OpenLoops offers a powerful and flexible system to asses the numerical stability of one-loop amplitudes and to avoid potential instabilities at exceptional phase-space points:

  1. Double precision scaling test (DP-scaling): OpenLoops can estimates the numerical stability using a so-called scaling test: at a given phase space point one-loop matrix elements are computed a second time by rescaling all dimensionful input parameters by a factor ξ. The degree of stability is quantified by checking that the amplitude fullfils the scaling behaviour M(ξ)=ξdM(1) expected from its mass dimension d.

    For the scaling test several options are available:
    1. Either the full matrix-element is calculated a second time (scaling_mode=2) or only the reduction to scalar integrals (scaling_mode=1).
    2. The scaling tests can either (deviation_mode=2) be applied to all phase space points or (deviation_mode=1) only to a certain fraction (stability_triggerratio) of the phase space points that feature the largest K-factors.
    3. One-loop matrix elements are classified as unstable if their estimated error exceeds a certain threshold (stability_unstable). For deviation_mode=1 this threshold is set by normalising the estimated error of the the one-loop amplitude to the corresponding Born amplitude, and for deviation_mode=1 by normalising to the one-loop amplitude itself.
  2. Quadruple precision rescue system (QP-rescue): matrix elements which turn out to be unstable under the first scaling test can either be discarded (the value zero is returned for the matrix element) if their estimated error exceeds a certain threshold (stability_kill for loop amplitudes and stability_kill2 for loop-squared amplitudes) or recalculated using higher (quadruple) numerical precision as a rescue system, possibly obtained with a different library (redlib_qp). Also the stability_kill threshold is interpreted as described in (iii) depending on the deviation_mode switcher, while stability_kill2 is always referred to the relative error of the loop-squared amplitude.
  3. Quadruple precision scaling test (QP-scaling): at the level of the higher precision rescue system a new scaling test can be performed. Phase-space points which again turn out to be unstable, i.e., if their estimated error exceeds a certain threshold (stability_kill for loop amplitudes and stability_kill2 for loop-squared amplitudes), are then discarded (by setting the matrix element to zero).

Alternatively, if different independent reduction libraries are linked with OpenLoops instead of a scaling test the result of the two alternative libraries can be compared. For differing results again a reevaluation with higher numerical precision and possibly a scaling at this higher precision can be performed.

OpenLoops automatically logs the stability of all evaluated phase-space points. Resuts are written to disk either at the end of a run (by calling the finish() routine), adaptive with a logarithmically increasing number of evaluated phase-space points, or for every phase-space point.

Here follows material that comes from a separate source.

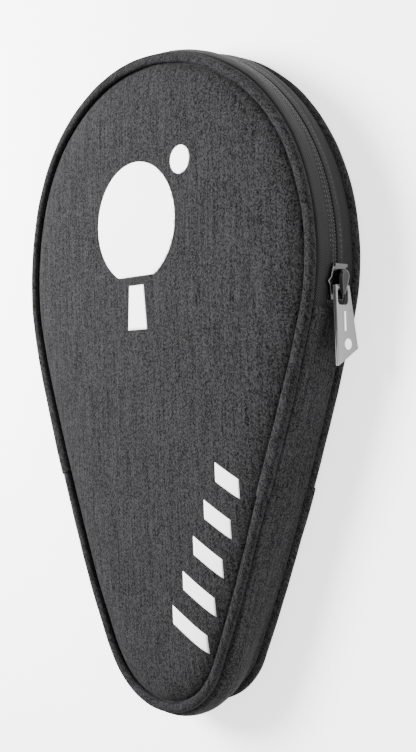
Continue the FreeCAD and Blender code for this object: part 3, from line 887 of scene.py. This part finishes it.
def wall_rows(outer, inner, z):
    """One closed section from its outer and inner insets, both at heights z."""
    outer_rows = np.stack([outer, np.broadcast_to(z, outer.shape)], axis=2)
    inner_rows = np.stack([inner, np.broadcast_to(z, inner.shape)], axis=2)
    return np.concatenate([outer_rows, inner_rows[:, ::-1]], axis=1)


def gusset_section(s):
    """The padded wall round the tip: rows close together at its seams, and a hem at both ends."""
    even = np.linspace(0, 1, 34)
    share = smooth(smooth(even)) * 0.7 + even * 0.3
    z = BACK_SEAM - GUSSET_BELOW + share * (FRONT_SEAM + SEAM_RISE - BACK_SEAM + GUSSET_BELOW)
    edge = np.minimum(share, 1 - share) * (FRONT_SEAM - BACK_SEAM)
    depth = np.where(share > 0.5, CREASE, BACK_CREASE)
    reach = np.where(share > 0.5, CREASE_WIDE, BACK_CREASE_WIDE)
    tuck = depth * (1 - np.sqrt(np.clip(1 - (1 - np.clip(edge / reach, 0, 1)) ** 2, 0, 1)))
    stop = np.minimum(S_TAPE - s, S_TAPE + s)[:, None]
    hem = HEM_RISE * np.exp(-((stop - HEM_MIDDLE) / HEM_REACH) ** 2) * (stop >= 0)
    rolled = HEM_EDGE * (1 - np.sqrt(np.clip(stop / HEM_EDGE_REACH, 0, 1)))
    ripple = GUSSET_RIPPLE * waves(s, 31, 34 * MM)[:, None] * np.sin(math.pi * share)[None, :]
    belly = gusset_belly(share[None, :], s[:, None])
    quiet = smooth((stop - 3 * MM) / (18 * MM))
    leaning = wall_lean(s, z[None, :])
    outer = -GUSSET_PROUD + tuck[None, :] - (belly + ripple) * quiet - hem + rolled + leaning
    lined = smooth((S_LINED - np.abs(s)) / (5 * MM))[:, None]
    inner = GUSSET_HEM - GUSSET_PROUD + (GUSSET_FOAM - GUSSET_HEM) * lined + leaning
    return wall_rows(outer, np.maximum(inner, outer + 0.3 * MM), z)


gusset = sweep("gusset", with_fine_ends(-S_TAPE, S_TAPE, 1.6 * MM), gusset_section)
finish_piece(gusset, GUSSET_CLOTH, replaced=("gusset_fabric", "gusset_foam"))


WALL_LINING_LOW = BACK_SEAM + 0.6 * MM
WALL_LINING_HIGH = FRONT_SEAM - 0.1 * MM
WALL_LINING_GAP = 0.05 * MM
WALL_LINING_THICK = 0.55 * MM
WALL_LINING_SLACK = 0.35 * MM
WALL_LINING_ROWS = 12


def gusset_lining_section(s):
    """The wall's lining: a strip with a little slack between its two seams."""
    z = np.linspace(WALL_LINING_LOW, WALL_LINING_HIGH, WALL_LINING_ROWS)
    arch = np.sin(math.pi * np.linspace(0, 1, WALL_LINING_ROWS))
    slack = WALL_LINING_SLACK * arch * (1 + 0.4 * waves(s, 41, 30 * MM)[:, None])
    outer = GUSSET_FOAM - GUSSET_PROUD + WALL_LINING_GAP + wall_lean(s, z[None, :])
    return wall_rows(outer, outer + WALL_LINING_THICK + slack, z)


gusset_lining = sweep("gusset_lining_cloth", places(-S_LINED, S_LINED, 3 * MM),
                      gusset_lining_section)
finish_piece(gusset_lining, LINING_CLOTH, replaced=("gusset_lining",))


# ---------------------------------------------------------------- zip tapes, coils and stitches

TAPE_THICK = 0.6 * MM
SLIT_HALF = 0.42 * MM
RAISED = 0.25 * MM
RAISED_WIDTH = 3.2 * MM
S_TUCK = S_LINED + 1 * MM
FULLNESS = 1.8 * MM
FULL_MIDDLE = 350 * MM
FULL_REACH = 100 * MM
TAPE_EDGE = 0.45 * MM
BACK_TAPE_DIP = 0.6 * MM
TAPE_SWAY = 0.10 * MM
UNDER_HEM = 0.3 * MM


def tape_width(side):
    """From the slit's middle to the tape's turn at its seam. Above 0 is the front side."""
    return FRONT_SEAM + SEAM_RISE - SLIT_Z if side > 0 else SLIT_Z - BACK_SEAM + GUSSET_BELOW


def fullness(s, share):
    """How far a tape stands out near the top of the head, from the slit (0) to its seam (1)."""
    amount = FULLNESS * smooth(1 - np.abs(s - FULL_MIDDLE) / FULL_REACH)
    return amount * np.sin(math.pi * np.clip(share, 0, 1) ** 1.6)


def tape_section(side):
    """side 1 is the tape on the front seam, -1 the one on the back seam."""
    width = tape_width(side)
    steps = np.array([0.0, 0.05, 0.14, 0.28, 0.5, 0.9, 1.5, 2.2, 2.8, 3.2, 3.6, 4.4, 5.6, 7.0,
                      8.4, 9.0]) * MM
    last = np.array([1.0, 0.8, 0.6, 0.42, 0.28, 0.16, 0.07, 0.0]) * MM
    top = width - SLIT_HALF
    steps = np.concatenate([steps[steps < top - 1.2 * MM], top - last])

    def section(s):
        from_slit = steps[None, :]
        over = 1 - np.clip(from_slit / TAPE_EDGE, 0, 1)
        edge = TAPE_EDGE * (1 - np.sqrt(1 - over**2))
        raised = RAISED * (1 - smooth((from_slit - RAISED_WIDTH + 0.6 * MM) / (1.0 * MM)))
        turn = np.clip((top - from_slit) / CREASE_WIDE, 0, 1)
        seam_dip = (CREASE if side > 0 else BACK_TAPE_DIP) * (1 - np.sqrt(1 - (1 - turn) ** 2))
        sway = TAPE_SWAY * waves(s, 51 + side, 40 * MM)[:, None]
        outer = edge - raised + seam_dip + sway * np.sin(math.pi * from_slit / width)
        outer = outer - fullness(s[:, None], from_slit / top)
        under = smooth(((S_TAPE - np.minimum(s, case.length - s)) / (3 * MM)))[:, None]
        z = SLIT_Z + side * (SLIT_HALF + steps)
        leaning = wall_lean(s, z[None, :])
        outer = outer + UNDER_HEM * under + leaning
        return wall_rows(outer, np.maximum(outer, leaning) + TAPE_THICK, z)

    return section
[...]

The relative deviation between the scaled and the unscaled result can be returned and used as an estimate of the numerical accuracy for each phase-space point.

Parameters

Parameter Decription Options
redlib1 primary reduction library 1: Collier-COLI
5: CutTools (default)
7: Collier-DD
redlib2 secondary reduction library 1: Collier-COLI
5: CutTools (default, not used)
7: Collier-DD
redlib_qp quad-precision reduction library 5: CutTools (default)
stability_mode select stability mode 11: only DP: no scaling, no rescue

12: DP-scaling, no rescue

13: DP-scaling and QP-rescue, no QP scaling

14: DP-scaling, QP-rescue and QP-scaling (default)

21: DP with primary library and possible DP reevaluation with secondary library (redlib2)

22: same as 21 and QP-rescue with quad-precision library (redlib_qp)

23: same as 22 and QP-scaling

31: only QP: no scaling

32: QP and QP-scaling
 
scaling_mode select what should be reevaluated for the scaling test 1: only reduction (default)
2: everything
deviation_mode select deviation mode for scaling test 1: based on K-factor (default)
2: based on relative deviation
stability_triggerratio target efficiency of K-factor based stability trigger (should not be << 0.1) double (default=0.2)
stability_unstable threshold above which a point is considered "unstable" double (default=0.01)
stability_kill threshold above which an unstable point is discarded double (default=1.)
stability_kill2 threshold obove which an unstable point is discarded in loop induced amplitudes double (default=10.)
stability_log select when stability logs should be written 0: never (default)
1: on finish() call
2: adaptive
3: always
stability_logdir set the (relative) path for the stability log files string (default="stability_log")